The vaguely worded law, which Russian President Vladimir Putin signed in June, bans the promotion of “non-traditional sexual relationships” to minors, making it an offense punishable with hefty fines. The law has been widely criticized in Russia and abroad as a clampdown on the rights of the Lesbian, Gay, Bisexual and Transgender (LGBT) community in Russia.

In an open letter to Putin posted on his blog last month, Lively praised the Russian leader for the law, noting that he traveled in Russia several years ago “advocating the very policy you have enacted.”

In a subsequent blog post, Lively said he sent Putin a copy of his book, “The Pink Swastika: Homosexuality in the Nazi Party,” and promised the Russian president the first copy of the book’s forthcoming Russian translation.

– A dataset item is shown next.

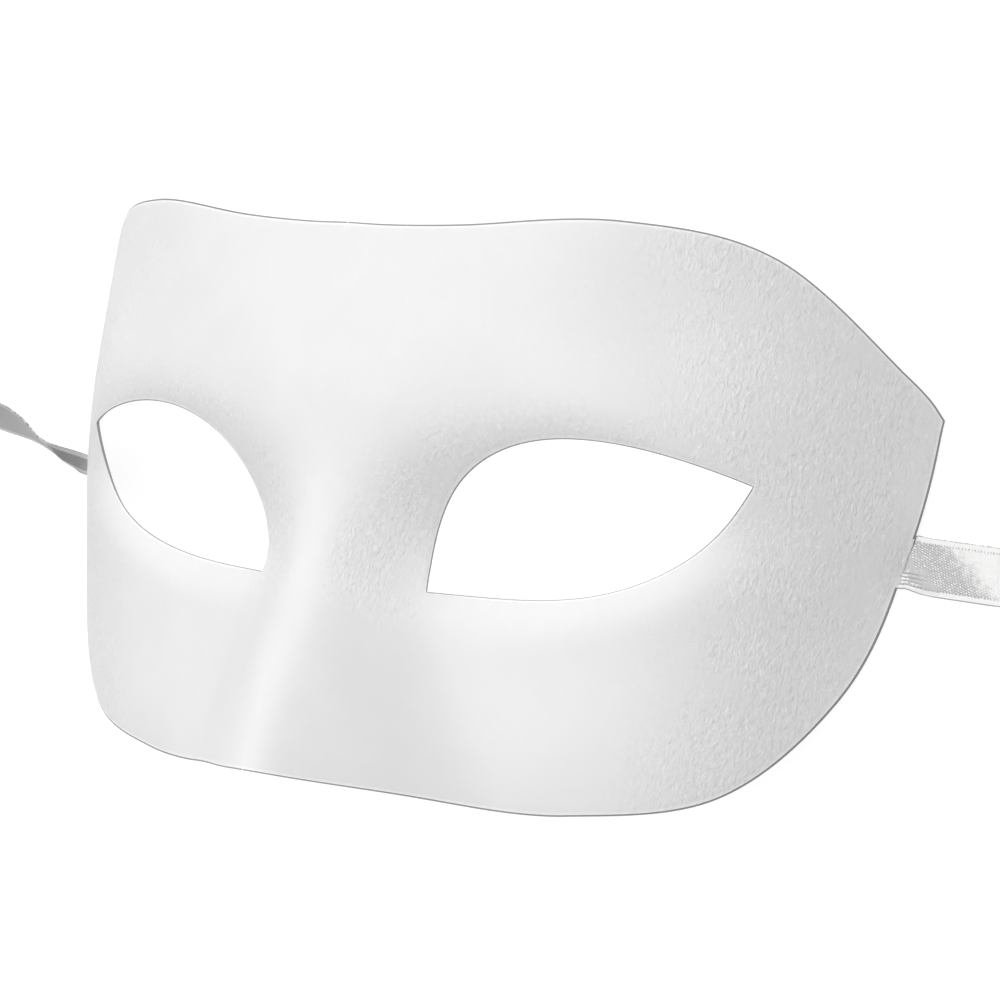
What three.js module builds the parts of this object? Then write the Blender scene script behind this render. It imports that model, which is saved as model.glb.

In the 1990s, Lively was an instrumental figure in enacting local laws in a smattering of Oregon communities making it illegal to “promote, encourage or facilitate homosexuality,” NBC News reported.

He traveled in Siberia and Russia’s Far East in 2006 and 2007 warning audiences that homosexuality is evil.

“In the United States, where the sexual revolution began, it was the homosexual-political movement that designed this strategy to attack Christianity,” Lively told people in an auditorium in the Siberian city of Novosibirsk in October 2007.

The vast majority of Russians appear to back the law on homosexuality. In a June survey by the state-run pollster VTsIOM, 88 percent of respondents expressed support for a ban on the “propaganda of homosexuality among minors.”